Tehran’s leadership has to decide whether it is a state or a revolutionary entity
The nuclear deal ends one of several sanction packages imposed on Iran by various international bodies resulting from its human rights record and support for terrorism and terror groups. Among those are sanctions imposed by the U.S. three and a half decades ago at the onset of the revolution when Tehran’s new leaders decided to hold employees of the American embassy in Iran as hostages. Other similar sanctions have been imposed on Iran by the European Union and the U.N. due to Tehran’s involvement in terror activities or its poor record in upholding human rights.

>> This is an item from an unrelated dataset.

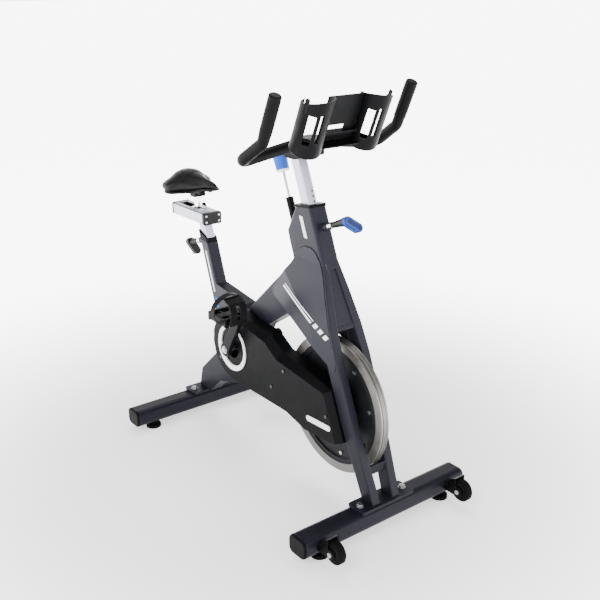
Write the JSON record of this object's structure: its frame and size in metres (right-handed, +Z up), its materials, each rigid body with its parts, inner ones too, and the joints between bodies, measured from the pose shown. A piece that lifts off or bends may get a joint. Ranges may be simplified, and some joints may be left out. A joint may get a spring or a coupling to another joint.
{
  "type": "indoor spin bike",
  "caption": "Indoor spin bike with enclosed belt drive, front flywheel, leaning fork, adjustable saddle and handlebar, bottle tray, resistance knob and transport wheels.",
  "frame": {"origin": "on the floor, at the middle of the bike's length and width", "axes": "+X forward, +Y to the rider's left, +Z up"},
  "size_m": [1.1568, 0.6, 1.1967],
  "materials": {
    "frame_paint": "satin",
    "guard_black": "fine texture",
    "black_plastic": "satin",
    "black_rubber": "matte",
    "silver_tube": "satin anodised",
    "chrome": "polished",
    "steel": "brushed",
    "wheel_rim": "turned",
    "wheel_disc": "satin",
    "trim_white": "satin",
    "knob_blue": "satin",
    "paddle_navy": "satin",
    "saddle_skin": "soft grain",
    "brake_pad": "felt"
  },
  "bodies": {
    "frame": {"head_tube": "frame_paint", "fork_leg_left": "frame_paint", "fork_leg_right": "frame_paint", "fork_cover": "frame_paint", "side_panel_left": "frame_paint", "side_panel_right": "frame_paint", "brace_tube": "frame_paint", "main_beam": "frame_paint", "crank_bearings": "steel", "rear_leg": "frame_paint", "seat_tube": "frame_paint", "tube_collars": "black_plastic", "base_flanges": "frame_paint", "front_stabiliser": "frame_paint", "rear_stabiliser": "frame_paint", "stabiliser_caps": "black_plastic", "fixed_bolts": "steel", "caster_brackets": "black_plastic", "guard_outer": "guard_black", "guard_inner": "guard_black", "guard_trim": "trim_white", "drive_belt": "black_rubber", "flywheel_axle": "steel", "resistance_sleeve": "black_plastic"},
    "flywheel": {"flywheel_rim": "wheel_rim", "flywheel_disc": "wheel_disc", "flywheel_hub": "steel", "flywheel_bolts": "steel"},
    "crankset": {"crank_spindle": "steel", "crank_arm_left": "wheel_disc", "crank_arm_right": "wheel_disc"},
    "pedal_assembly_left": {"pedal_left": "black_plastic", "toe_cage_left": "black_plastic"},
    "pedal_assembly_right": {"pedal_right": "black_plastic", "toe_cage_right": "black_plastic"},
    "caster_left": {"caster_wheel_left": "black_rubber"},
    "caster_right": {"caster_wheel_right": "black_rubber"},
    "level_front_left": {"foot_front_left": "black_rubber"},
    "level_front_right": {"foot_front_right": "black_rubber"},
    "level_rear_left": {"foot_rear_left": "black_rubber"},
    "level_rear_right": {"foot_rear_right": "black_rubber"},
    "seat_mast": {"seat_post": "silver_tube", "slider_beam": "silver_tube", "slider_caps": "black_plastic"},
    "seat_slider": {"slider_carriage": "chrome"},
    "saddle": {"saddle_base": "black_plastic", "saddle_cushion": "saddle_skin"},
    "seat_slider_knob": {"slider_knob": "black_plastic"},
    "bar_mast": {"handlebar_post": "silver_tube", "handlebar": "black_plastic", "bar_grips": "black_rubber", "bar_clamp": "black_plastic", "bottle_tray": "black_plastic"},
    "head_pull_pin": {"head_pin": "chrome"},
    "head_pull_paddle": {"head_paddle": "paddle_navy"},
    "seat_pull_pin": {"seat_pin": "chrome"},
    "seat_pull_paddle": {"seat_paddle": "black_plastic"},
    "brake": {"resistance_rod": "steel", "brake_shoe": "brake_pad"},
    "resistance_dial": {"resistance_knob": "knob_blue"}
  },
  "joints": [
    {"name": "flywheel_spin", "type": "hinge", "parent": "frame", "child": "flywheel", "pos_m": [0.258, 0, 0.298], "axis": [0, 1, 0], "continuous": true},
    {"name": "crank_spin", "type": "hinge", "parent": "frame", "child": "crankset", "pos_m": [-0.147, 0, 0.355], "axis": [0, 1, 0], "continuous": true},
    {"name": "pedal_spin_right", "type": "hinge", "parent": "crankset", "child": "pedal_assembly_right", "pos_m": [-0.05609, 0, 0.5057], "axis": [0, 1, 0], "continuous": true},
    {"name": "pedal_spin_left", "type": "hinge", "parent": "crankset", "child": "pedal_assembly_left", "pos_m": [-0.23791, 0, 0.2043], "axis": [0, 1, 0], "continuous": true},
    {"name": "caster_roll_right", "type": "hinge", "parent": "frame", "child": "caster_right", "pos_m": [0.543, -0.238, 0.057], "axis": [0, 1, 0], "continuous": true},
    {"name": "caster_roll_left", "type": "hinge", "parent": "frame", "child": "caster_left", "pos_m": [0.543, 0.238, 0.057], "axis": [0, 1, 0], "continuous": true},
    {"name": "level_front_left_screw", "type": "slide", "parent": "frame", "child": "level_front_left", "axis": [0, 0, -1], "range_m": [0, 0.01]},
    {"name": "level_front_right_screw", "type": "slide", "parent": "frame", "child": "level_front_right", "axis": [0, 0, -1], "range_m": [0, 0.01]},
    {"name": "level_rear_left_screw", "type": "slide", "parent": "frame", "child": "level_rear_left", "axis": [0, 0, -1], "range_m": [0, 0.01]},
    {"name": "level_rear_right_screw", "type": "slide", "parent": "frame", "child": "level_rear_right", "axis": [0, 0, -1], "range_m": [0, 0.01]},
    {"name": "seat_height", "type": "slide", "parent": "frame", "child": "seat_mast", "axis": [-0.3345, 0, 0.9424], "range_m": [-0.02, 0.16]},
    {"name": "seat_fore_aft", "type": "slide", "parent": "seat_mast", "child": "seat_slider", "axis": [1, 0, 0], "range_m": [-0.06, 0.015]},
    {"name": "saddle_turn", "type": "hinge", "parent": "seat_slider", "child": "saddle", "pos_m": [-0.465, 0, 0.75], "axis": [0, 0, 1], "range_deg": [-12, 12]},
    {"name": "slider_knob_turn", "type": "hinge", "parent": "seat_mast", "child": "seat_slider_knob", "pos_m": [-0.52, 0.04, 0.712], "axis": [0, 1, 0], "range_deg": [0, 270]},
    {"name": "handlebar_height", "type": "slide", "parent": "frame", "child": "bar_mast", "axis": [-0.373, 0, 0.9278], "range_m": [-0.1, 0.05]},
    {"name": "head_pin_pull", "type": "slide", "parent": "frame", "child": "head_pull_pin", "axis": [0.9278, 0, 0.373], "range_m": [0, 0.008], "stiffness_N_per_m": 2000, "springref_m": -0.002},
    {"name": "head_paddle_turn", "type": "hinge", "parent": "head_pull_pin", "child": "head_pull_paddle", "pos_m": [0.28277, 0, 0.8433], "axis": [0.9278, 0, 0.373], "range_deg": [-25, 25]},
    {"name": "seat_pin_pull", "type": "slide", "parent": "frame", "child": "seat_pull_pin", "axis": [-0.9424, 0, -0.3345], "range_m": [0, 0.008], "stiffness_N_per_m": 2000, "springref_m": -0.002},
    {"name": "seat_paddle_turn", "type": "hinge", "parent": "seat_pull_pin", "child": "seat_pull_paddle", "pos_m": [-0.50333, 0, 0.60124], "axis": [-0.9424, 0, -0.3345], "range_deg": [-25, 25]},
    {"name": "brake_press", "type": "slide", "parent": "frame", "child": "brake", "axis": [0.373, 0, -0.9278], "range_m": [0, 0.0045], "stiffness_N_per_m": 4000, "springref_m": -0.004},
    {"name": "resistance_turn", "type": "hinge", "parent": "brake", "child": "resistance_dial", "pos_m": [-0.005, 0, 0.964], "axis": [-0.373, 0, 0.9278], "range_deg": [0, 300]}
  ],
  "couplings": [
    {"joint": "crank_spin", "follows": "flywheel_spin", "ratio": 0.27174}
  ]
}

The nuclear deal and its aftermath might be a good beginning for Iran but its leadership has a long list of grueling tasks to achieve if they want to re-harmonize Iran as a player on the international stage. Iran’s revolutionary tone bent on the belligerent must be turned down.
Incidents such as the capture of U.S. navy boat, after it drifted into Gulf waters, is not likely to win Iran friends especially considering the way they were paraded on national and international Iranian channels. The same is applicable to encouraging people to storm and burn down embassies such as the Saudi embassy in Tehran and its consulate in Mashhad recently.
Curbing proxies
Iran’s many proxy wars in the Arab region and beyond is another problem which Tehran leaders must work with the international community to resolve. The statements made by leaders of the elite Revolutionary Guards, claiming that Iran controls four Arab capitals, is not conducive to eliminating the lack of trust over Iranian intentions for 30 years.
Those same leaders have on other occasions boasted that the Islamic Revolution of Iran has trained and equipped 200,000 young men from various countries, including Afghanistan and Pakistan. Indeed such acts will not help restore the calm and prosperity a nation needs to rebuild its economy and international trust after 37 years as a pariah state.
Iran in a post nuclear era must review relations with its neighbors, mainly Gulf states, and cooperate to ensure stability in the region instead of continuing with this game of destabilizing states through sectarian divisions in countries such as Bahrain, Yemen, Lebanon, Iraq and Syria. Iran should take a strategic review on whether it is still beneficial to fan the fires of sectarianism in the 21st century, whether it is useful today to re-awaken the Shia-Sunni tussle or to settle centuries old Arab-Persian rivalry.
Iran must reconsider whether its efforts to derail the Palestinian-Israeli peace process in the 90s benefited the Palestinian cause or buried for good any hope of a two-state solution, which the Palestinian people desperately needed.
The missile test related sanctions announced by President Obama immediately after the prisoner exchange with Iran, and the removal of nuclear deal related sanctions imposed 10 years ago, should serve as reminder to Tehran and its smart playing politicians. They must chose, as the Saudi foreign minister said last week, whether they are a state or a revolutionary entity.